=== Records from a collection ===
┌──
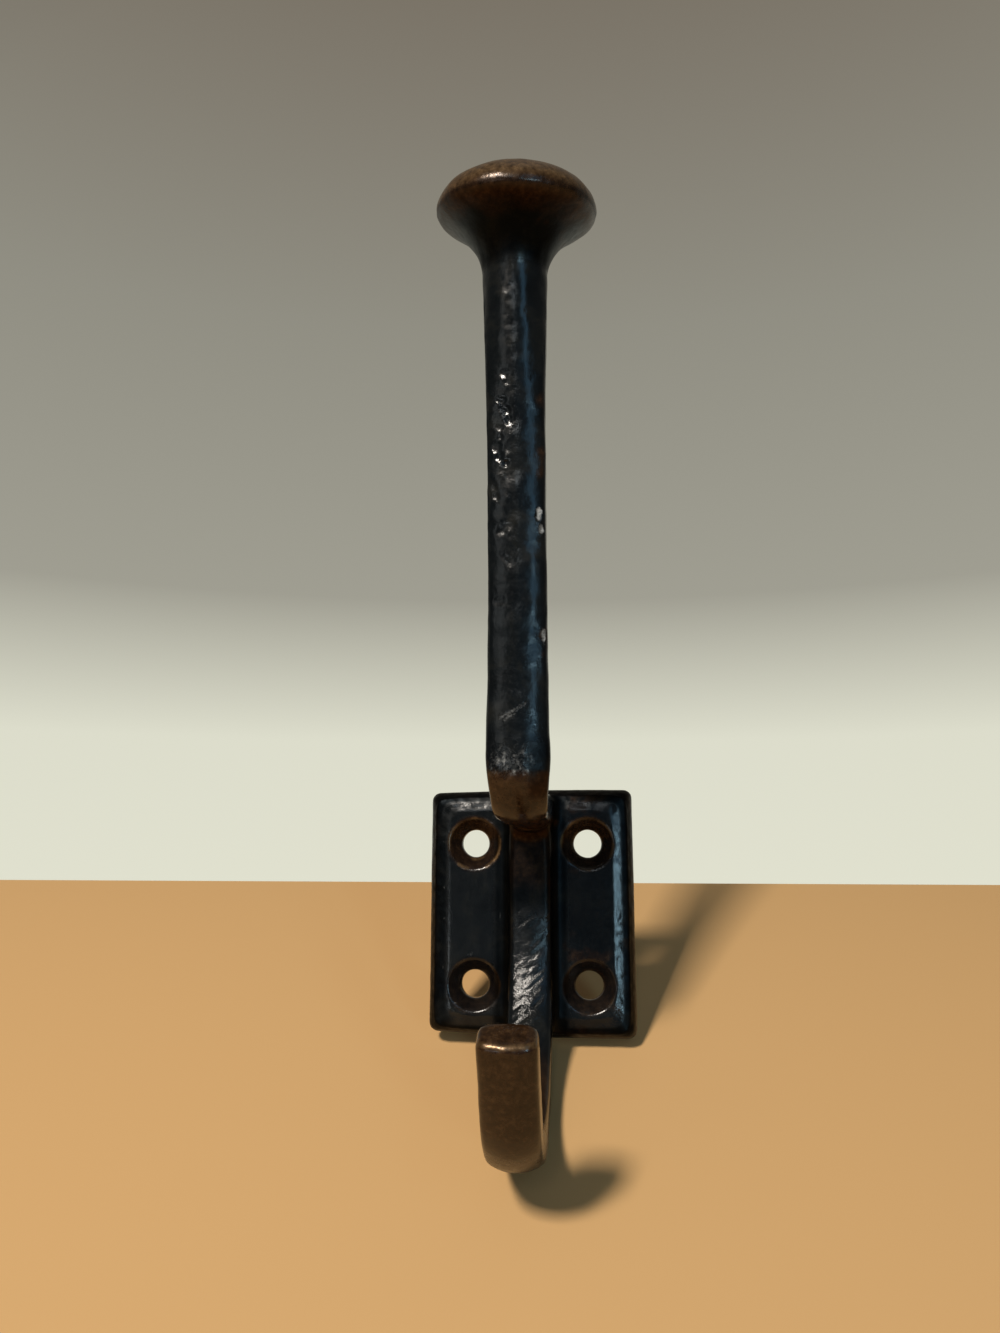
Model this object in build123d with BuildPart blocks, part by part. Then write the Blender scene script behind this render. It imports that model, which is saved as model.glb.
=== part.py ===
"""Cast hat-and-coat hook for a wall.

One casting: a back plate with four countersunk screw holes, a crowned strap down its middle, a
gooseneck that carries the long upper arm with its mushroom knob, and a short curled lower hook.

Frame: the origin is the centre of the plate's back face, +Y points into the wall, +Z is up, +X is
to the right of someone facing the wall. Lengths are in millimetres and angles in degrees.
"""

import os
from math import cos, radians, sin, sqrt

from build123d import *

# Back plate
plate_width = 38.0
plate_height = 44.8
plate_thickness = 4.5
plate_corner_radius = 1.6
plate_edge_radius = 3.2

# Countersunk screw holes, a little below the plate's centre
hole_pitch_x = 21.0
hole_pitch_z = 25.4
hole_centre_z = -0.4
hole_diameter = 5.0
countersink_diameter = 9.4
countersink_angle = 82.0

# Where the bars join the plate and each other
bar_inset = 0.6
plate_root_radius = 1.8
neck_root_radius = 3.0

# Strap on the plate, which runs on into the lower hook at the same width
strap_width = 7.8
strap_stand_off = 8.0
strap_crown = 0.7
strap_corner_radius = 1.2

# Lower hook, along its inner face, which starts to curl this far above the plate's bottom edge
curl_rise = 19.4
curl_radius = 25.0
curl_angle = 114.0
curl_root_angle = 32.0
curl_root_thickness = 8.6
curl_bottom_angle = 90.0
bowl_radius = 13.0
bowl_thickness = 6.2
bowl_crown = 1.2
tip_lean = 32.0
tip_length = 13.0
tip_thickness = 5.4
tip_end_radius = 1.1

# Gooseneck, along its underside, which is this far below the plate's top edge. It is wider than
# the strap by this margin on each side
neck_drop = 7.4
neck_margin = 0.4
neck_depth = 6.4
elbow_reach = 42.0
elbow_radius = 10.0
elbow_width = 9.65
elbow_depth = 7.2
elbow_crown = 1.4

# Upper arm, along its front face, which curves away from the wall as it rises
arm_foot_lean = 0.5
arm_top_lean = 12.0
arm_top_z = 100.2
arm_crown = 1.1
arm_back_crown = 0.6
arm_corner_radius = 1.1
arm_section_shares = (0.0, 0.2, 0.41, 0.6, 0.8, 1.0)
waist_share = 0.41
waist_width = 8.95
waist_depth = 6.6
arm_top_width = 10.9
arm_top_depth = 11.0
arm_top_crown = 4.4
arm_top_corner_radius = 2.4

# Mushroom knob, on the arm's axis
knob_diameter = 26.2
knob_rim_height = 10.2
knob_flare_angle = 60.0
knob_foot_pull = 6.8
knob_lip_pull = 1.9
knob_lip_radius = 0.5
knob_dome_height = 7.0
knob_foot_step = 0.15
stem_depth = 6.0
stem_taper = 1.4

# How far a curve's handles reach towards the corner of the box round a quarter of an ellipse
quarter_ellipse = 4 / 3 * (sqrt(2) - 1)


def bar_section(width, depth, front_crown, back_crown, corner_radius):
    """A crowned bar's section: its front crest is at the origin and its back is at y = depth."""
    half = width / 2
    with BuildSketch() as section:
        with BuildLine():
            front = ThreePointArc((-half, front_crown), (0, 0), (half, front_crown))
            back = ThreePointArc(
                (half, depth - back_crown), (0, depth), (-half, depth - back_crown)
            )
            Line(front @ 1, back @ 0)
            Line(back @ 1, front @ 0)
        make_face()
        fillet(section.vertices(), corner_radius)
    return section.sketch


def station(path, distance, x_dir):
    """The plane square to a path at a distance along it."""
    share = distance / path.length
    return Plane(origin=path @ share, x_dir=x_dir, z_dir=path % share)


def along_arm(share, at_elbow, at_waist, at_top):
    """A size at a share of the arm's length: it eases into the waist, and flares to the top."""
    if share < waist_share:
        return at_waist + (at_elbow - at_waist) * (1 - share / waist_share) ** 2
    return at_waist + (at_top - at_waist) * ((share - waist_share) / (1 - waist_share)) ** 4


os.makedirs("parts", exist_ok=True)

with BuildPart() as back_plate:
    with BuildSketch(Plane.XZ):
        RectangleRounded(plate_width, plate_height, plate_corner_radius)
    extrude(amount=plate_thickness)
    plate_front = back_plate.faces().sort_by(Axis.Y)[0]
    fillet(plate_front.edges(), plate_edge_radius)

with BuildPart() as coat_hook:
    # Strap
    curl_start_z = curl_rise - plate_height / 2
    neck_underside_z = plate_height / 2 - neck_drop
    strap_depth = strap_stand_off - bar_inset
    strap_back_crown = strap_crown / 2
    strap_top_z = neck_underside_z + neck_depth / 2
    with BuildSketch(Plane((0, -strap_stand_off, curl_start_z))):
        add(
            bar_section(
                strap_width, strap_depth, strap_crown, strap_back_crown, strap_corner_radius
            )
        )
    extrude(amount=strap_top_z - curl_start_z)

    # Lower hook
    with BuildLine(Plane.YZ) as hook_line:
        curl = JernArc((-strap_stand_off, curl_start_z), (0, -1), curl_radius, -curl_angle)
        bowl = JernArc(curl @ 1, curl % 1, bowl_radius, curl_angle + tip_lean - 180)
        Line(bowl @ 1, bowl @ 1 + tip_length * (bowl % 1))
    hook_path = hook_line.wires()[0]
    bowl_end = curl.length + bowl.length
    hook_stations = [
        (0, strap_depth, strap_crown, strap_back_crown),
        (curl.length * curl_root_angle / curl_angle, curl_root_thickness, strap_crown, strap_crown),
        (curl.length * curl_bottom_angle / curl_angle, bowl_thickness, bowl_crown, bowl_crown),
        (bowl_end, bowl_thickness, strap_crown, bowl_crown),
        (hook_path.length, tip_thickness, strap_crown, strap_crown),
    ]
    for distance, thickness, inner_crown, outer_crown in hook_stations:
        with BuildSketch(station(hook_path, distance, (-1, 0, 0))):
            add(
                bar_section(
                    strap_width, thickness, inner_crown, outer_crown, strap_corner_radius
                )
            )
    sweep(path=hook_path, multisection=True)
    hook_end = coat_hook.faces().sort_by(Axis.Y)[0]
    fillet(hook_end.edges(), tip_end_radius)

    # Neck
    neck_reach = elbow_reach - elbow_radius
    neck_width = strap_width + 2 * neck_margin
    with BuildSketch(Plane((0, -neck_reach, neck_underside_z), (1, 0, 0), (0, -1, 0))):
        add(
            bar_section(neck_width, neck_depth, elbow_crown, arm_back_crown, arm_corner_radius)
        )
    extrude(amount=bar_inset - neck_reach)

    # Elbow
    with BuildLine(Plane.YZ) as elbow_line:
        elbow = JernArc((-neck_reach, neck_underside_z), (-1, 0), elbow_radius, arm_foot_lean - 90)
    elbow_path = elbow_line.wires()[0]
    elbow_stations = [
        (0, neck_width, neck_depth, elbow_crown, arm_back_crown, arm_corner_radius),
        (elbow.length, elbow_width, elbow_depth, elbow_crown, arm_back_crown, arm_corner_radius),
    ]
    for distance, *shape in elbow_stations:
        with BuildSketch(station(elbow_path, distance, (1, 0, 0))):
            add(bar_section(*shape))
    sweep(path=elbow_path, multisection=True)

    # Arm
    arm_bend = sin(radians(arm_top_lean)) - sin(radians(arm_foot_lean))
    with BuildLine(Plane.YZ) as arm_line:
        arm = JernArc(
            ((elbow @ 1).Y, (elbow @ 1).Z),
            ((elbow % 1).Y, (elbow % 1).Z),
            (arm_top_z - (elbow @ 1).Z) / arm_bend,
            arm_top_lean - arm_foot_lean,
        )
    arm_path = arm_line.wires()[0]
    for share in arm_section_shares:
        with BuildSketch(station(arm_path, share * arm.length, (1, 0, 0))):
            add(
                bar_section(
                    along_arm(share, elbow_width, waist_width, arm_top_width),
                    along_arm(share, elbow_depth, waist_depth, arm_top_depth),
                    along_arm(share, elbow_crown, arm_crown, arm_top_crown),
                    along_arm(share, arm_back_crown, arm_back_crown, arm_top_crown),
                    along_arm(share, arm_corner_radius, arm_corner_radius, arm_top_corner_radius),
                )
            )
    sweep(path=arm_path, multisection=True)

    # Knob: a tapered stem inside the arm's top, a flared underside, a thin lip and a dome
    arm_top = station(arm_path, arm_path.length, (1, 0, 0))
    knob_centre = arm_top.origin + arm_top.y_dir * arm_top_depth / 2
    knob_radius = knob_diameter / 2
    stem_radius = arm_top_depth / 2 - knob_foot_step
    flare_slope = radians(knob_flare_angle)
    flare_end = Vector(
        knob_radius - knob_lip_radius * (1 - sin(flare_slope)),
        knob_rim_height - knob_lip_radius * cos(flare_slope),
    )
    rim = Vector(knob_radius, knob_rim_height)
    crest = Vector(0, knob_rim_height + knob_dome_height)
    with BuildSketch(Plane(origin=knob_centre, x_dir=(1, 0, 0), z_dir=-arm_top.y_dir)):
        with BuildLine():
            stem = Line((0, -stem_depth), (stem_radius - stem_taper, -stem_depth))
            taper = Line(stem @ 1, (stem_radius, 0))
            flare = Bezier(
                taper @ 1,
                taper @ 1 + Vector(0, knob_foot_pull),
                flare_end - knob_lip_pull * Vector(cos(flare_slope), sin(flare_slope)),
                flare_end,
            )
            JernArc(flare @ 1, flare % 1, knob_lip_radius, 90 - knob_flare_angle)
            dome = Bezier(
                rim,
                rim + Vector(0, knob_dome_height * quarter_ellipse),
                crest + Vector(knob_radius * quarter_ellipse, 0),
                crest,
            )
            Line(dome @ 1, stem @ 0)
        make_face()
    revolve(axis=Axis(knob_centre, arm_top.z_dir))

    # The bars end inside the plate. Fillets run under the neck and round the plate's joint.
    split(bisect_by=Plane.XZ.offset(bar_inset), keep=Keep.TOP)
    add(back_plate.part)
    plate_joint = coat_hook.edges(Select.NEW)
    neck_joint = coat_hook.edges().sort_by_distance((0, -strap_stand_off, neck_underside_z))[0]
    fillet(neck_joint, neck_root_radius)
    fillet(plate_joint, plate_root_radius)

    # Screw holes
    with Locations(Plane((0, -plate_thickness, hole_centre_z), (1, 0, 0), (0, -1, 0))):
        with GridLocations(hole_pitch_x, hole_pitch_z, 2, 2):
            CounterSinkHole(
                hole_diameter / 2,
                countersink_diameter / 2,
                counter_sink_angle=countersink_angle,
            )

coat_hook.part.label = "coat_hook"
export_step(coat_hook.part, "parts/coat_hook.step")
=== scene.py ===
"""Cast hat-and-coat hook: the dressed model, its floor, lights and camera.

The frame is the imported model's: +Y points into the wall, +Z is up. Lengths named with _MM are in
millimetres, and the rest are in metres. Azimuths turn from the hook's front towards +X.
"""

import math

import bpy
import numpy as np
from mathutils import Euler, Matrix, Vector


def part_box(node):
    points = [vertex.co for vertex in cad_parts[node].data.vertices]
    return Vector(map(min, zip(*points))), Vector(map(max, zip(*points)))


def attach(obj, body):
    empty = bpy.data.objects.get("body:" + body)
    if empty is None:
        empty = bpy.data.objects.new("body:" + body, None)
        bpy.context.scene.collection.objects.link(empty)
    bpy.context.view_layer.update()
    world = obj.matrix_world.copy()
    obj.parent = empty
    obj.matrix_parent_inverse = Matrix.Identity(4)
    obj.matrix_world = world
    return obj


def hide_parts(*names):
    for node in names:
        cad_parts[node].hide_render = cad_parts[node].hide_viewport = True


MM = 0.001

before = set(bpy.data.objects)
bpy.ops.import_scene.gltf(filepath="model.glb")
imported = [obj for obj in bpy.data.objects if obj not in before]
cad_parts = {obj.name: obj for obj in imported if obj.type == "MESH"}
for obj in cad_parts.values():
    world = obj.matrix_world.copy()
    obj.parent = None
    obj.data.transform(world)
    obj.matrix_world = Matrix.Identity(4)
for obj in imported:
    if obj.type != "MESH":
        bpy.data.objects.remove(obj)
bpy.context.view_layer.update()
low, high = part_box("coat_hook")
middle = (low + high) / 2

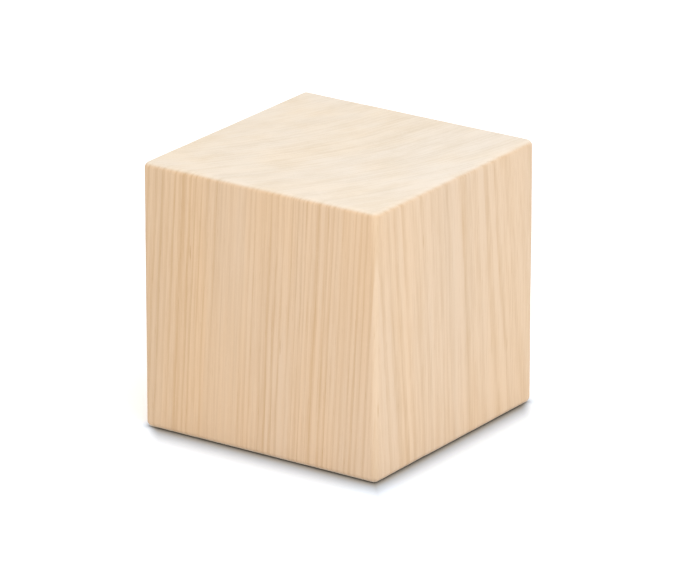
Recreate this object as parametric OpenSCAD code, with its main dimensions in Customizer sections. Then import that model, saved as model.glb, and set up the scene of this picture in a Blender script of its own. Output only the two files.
└──
=== WHAT IS NEEDED ===
Begin with the line that has "# Screw holes" in the listing above and end after the line that has "obj.matrix_world = world"; output those lines exactly.

=== CORRECT RESULT ===
    # Screw holes
    with Locations(Plane((0, -plate_thickness, hole_centre_z), (1, 0, 0), (0, -1, 0))):
        with GridLocations(hole_pitch_x, hole_pitch_z, 2, 2):
            CounterSinkHole(
                hole_diameter / 2,
                countersink_diameter / 2,
                counter_sink_angle=countersink_angle,
            )

coat_hook.part.label = "coat_hook"
export_step(coat_hook.part, "parts/coat_hook.step")
=== scene.py ===
"""Cast hat-and-coat hook: the dressed model, its floor, lights and camera.

The frame is the imported model's: +Y points into the wall, +Z is up. Lengths named with _MM are in
millimetres, and the rest are in metres. Azimuths turn from the hook's front towards +X.
"""

import math

import bpy
import numpy as np
from mathutils import Euler, Matrix, Vector


def part_box(node):
    points = [vertex.co for vertex in cad_parts[node].data.vertices]
    return Vector(map(min, zip(*points))), Vector(map(max, zip(*points)))


def attach(obj, body):
    empty = bpy.data.objects.get("body:" + body)
    if empty is None:
        empty = bpy.data.objects.new("body:" + body, None)
        bpy.context.scene.collection.objects.link(empty)
    bpy.context.view_layer.update()
    world = obj.matrix_world.copy()
    obj.parent = empty
    obj.matrix_parent_inverse = Matrix.Identity(4)
    obj.matrix_world = world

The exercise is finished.